TASK BRIEF: Set down each line from the one containing "attach(piece, body)" to the one containing "return local @ place[:3] + place[3]", inclusive, exactly as written and with nothing further.

ITEMS:
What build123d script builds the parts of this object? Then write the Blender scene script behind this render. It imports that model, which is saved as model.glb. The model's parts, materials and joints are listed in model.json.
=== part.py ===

---

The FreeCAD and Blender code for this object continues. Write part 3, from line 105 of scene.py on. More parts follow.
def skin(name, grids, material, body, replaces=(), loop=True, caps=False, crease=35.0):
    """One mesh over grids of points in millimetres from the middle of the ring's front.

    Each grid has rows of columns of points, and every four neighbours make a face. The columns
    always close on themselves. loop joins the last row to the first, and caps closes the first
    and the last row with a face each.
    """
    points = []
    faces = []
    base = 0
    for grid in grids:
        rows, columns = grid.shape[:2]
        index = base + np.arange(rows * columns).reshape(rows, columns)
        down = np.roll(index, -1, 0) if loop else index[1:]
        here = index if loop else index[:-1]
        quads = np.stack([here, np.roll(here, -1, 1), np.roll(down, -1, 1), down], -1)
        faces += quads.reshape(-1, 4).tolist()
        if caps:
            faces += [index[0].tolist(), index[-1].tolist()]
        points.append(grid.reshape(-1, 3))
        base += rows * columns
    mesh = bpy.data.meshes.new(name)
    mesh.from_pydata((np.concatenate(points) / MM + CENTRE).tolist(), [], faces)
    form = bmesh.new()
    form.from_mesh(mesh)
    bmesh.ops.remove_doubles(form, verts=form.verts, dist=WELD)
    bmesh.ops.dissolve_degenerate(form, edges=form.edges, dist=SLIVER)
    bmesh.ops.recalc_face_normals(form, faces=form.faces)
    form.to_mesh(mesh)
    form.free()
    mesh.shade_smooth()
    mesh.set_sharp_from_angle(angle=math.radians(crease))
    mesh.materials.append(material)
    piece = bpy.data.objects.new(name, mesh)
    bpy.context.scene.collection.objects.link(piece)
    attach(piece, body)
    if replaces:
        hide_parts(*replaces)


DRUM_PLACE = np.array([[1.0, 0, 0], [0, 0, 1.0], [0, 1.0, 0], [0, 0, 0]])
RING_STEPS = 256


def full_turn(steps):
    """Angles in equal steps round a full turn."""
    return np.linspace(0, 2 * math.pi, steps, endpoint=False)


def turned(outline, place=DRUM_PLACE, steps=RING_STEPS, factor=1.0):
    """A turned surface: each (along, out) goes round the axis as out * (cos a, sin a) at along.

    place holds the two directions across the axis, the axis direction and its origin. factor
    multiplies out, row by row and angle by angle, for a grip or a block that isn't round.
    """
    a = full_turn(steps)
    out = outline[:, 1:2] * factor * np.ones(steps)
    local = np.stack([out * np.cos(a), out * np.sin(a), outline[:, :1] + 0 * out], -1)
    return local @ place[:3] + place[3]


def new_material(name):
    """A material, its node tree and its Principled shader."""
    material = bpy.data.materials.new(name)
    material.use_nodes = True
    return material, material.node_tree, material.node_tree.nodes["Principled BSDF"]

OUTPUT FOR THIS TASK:
    attach(piece, body)
    if replaces:
        hide_parts(*replaces)


DRUM_PLACE = np.array([[1.0, 0, 0], [0, 0, 1.0], [0, 1.0, 0], [0, 0, 0]])
RING_STEPS = 256


def full_turn(steps):
    """Angles in equal steps round a full turn."""
    return np.linspace(0, 2 * math.pi, steps, endpoint=False)


def turned(outline, place=DRUM_PLACE, steps=RING_STEPS, factor=1.0):
    """A turned surface: each (along, out) goes round the axis as out * (cos a, sin a) at along.

    place holds the two directions across the axis, the axis direction and its origin. factor
    multiplies out, row by row and angle by angle, for a grip or a block that isn't round.
    """
    a = full_turn(steps)
    out = outline[:, 1:2] * factor * np.ones(steps)
    local = np.stack([out * np.cos(a), out * np.sin(a), outline[:, :1] + 0 * out], -1)
    return local @ place[:3] + place[3]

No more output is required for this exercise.